The Oakland Institute’s recent field investigation reveals that most SABLS have resulted in large-scale logging operations with no further investment in the territory. In fact, even in locations with longstanding agriculture projects (mainly oil palm plantations), the researchers found the situation in the villages did not improve. In plantation areas visited by researchers, local populations still lacked access to basic infrastructure and services. Implementing new mechanisms to increase the land leases for foreign investors is therefore not a guarantee for rural development. Besides, the cost of giving up on the current customary right systems might be higher than expected. As demonstrated by Tim Anderson from the University of Sydney, revenues from the leases don’t match the actual value of families’ hybrid system of subsistence and small-scale commercial agriculture. [4] Customary landowners find themselves disadvantaged because they have little or no bargaining power to counter both corporations and the state’s pressure to “free up” land. Lastly, leasing the land to foreign investors is an isolating process that dismantles communities. Because traditional solidarity networks will be damaged--and urban living does not offer many opportunities in PNG [5] a large portion of the displaced landowners risk falling into poverty and suffering from food insecurity if they lose their access to their traditional land. 

However PNG’s land registration policy, which has long been encouraged by agencies such as AusAID and the Asian Development Bank [6] brings more concerns than hopes about the country’s future. Giving up on customary rights leaves local communities deprived of their fundamental resources without bringing the economic advantages that have long been promised by international institutions. As Tim Anderson remarks, “there is no popular demand for land registration in the country.” It is therefore time to start thinking of other development models that do not threaten communities’ fundamental rights and rural populations’ access to land. [7] Furthermore, private ownership and commodification of land are notions that deserve to be reevaluated in light of examples such as Papua New Guinean customary rights. 

* Alice Martin-Prevel is a 2013 Intern Scholar at the Oakland Institute. 

 

Notes

1. Sillitoe is a professor in the Department of Anthropology at Durham University, and has conducted extensive fieldwork in PNG. Sillitoe, P. "Beating the Boundaries: Land Tenure and Identity in the Papua New Guinea Highlands." Journal of Anthropological Research, Vol. 55, pp. 331–360, 1999.

2. Building the foundations for prosperity Papua New Guinea medium term development plan 2011-2015. Department of National Planning and Monitoring, 2010.

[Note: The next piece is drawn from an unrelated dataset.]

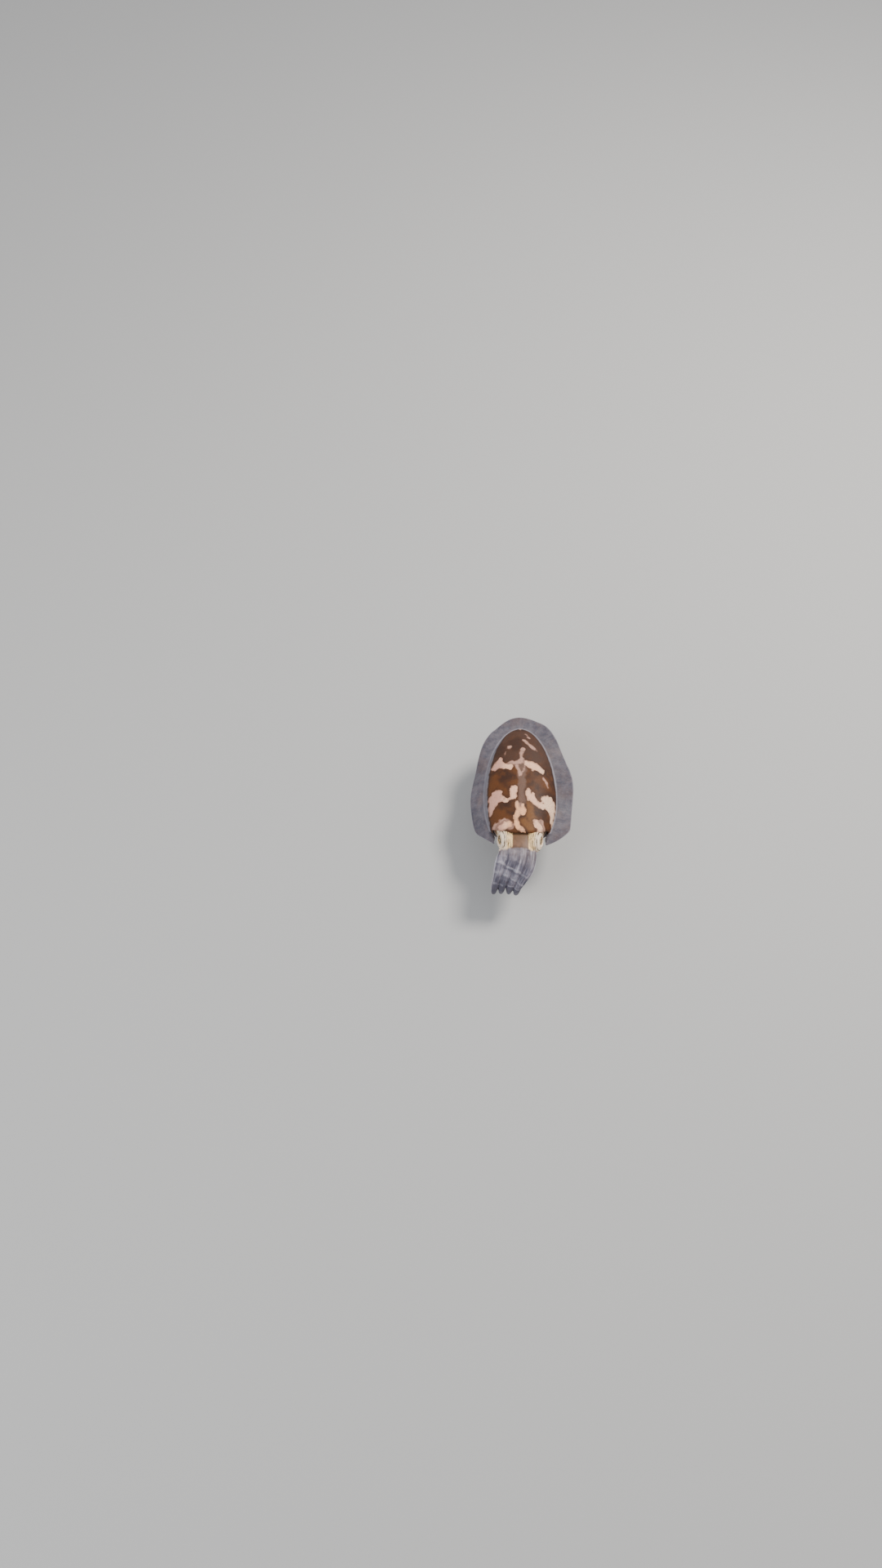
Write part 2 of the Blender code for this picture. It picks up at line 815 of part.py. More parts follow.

3. Section 53.1 of PNG’s constitution states that "possession may not be compulsorily taken of any property, and no interest in or right over property may be compulsorily acquired."

4. Anderson, T. "On the economic value of customary land in Papua New Guinea." Pacific Econonomic Bulletin, Vol. 21, 138–152, 2006.

5. UN-HABITAT’s last report records an unemployment rate of 50 percent in Port Moresby, the capital of PNG in Papua New Guinea: Port Moresby Urban Profile, UN-HABITAT, Regional and Technical Cooperation Division, 2010.

6. Making land work, Reconciling customary land and development in the Pacific. AusAID, 2008; Papua New Guinea, Critical Development Constraints. Asian Development Bank, 2012.

7. Anderson, T. "Melanesian Land: the impact of markets and modernization." Journal of Australian Political Economy, pp. 86 – 107, 2011.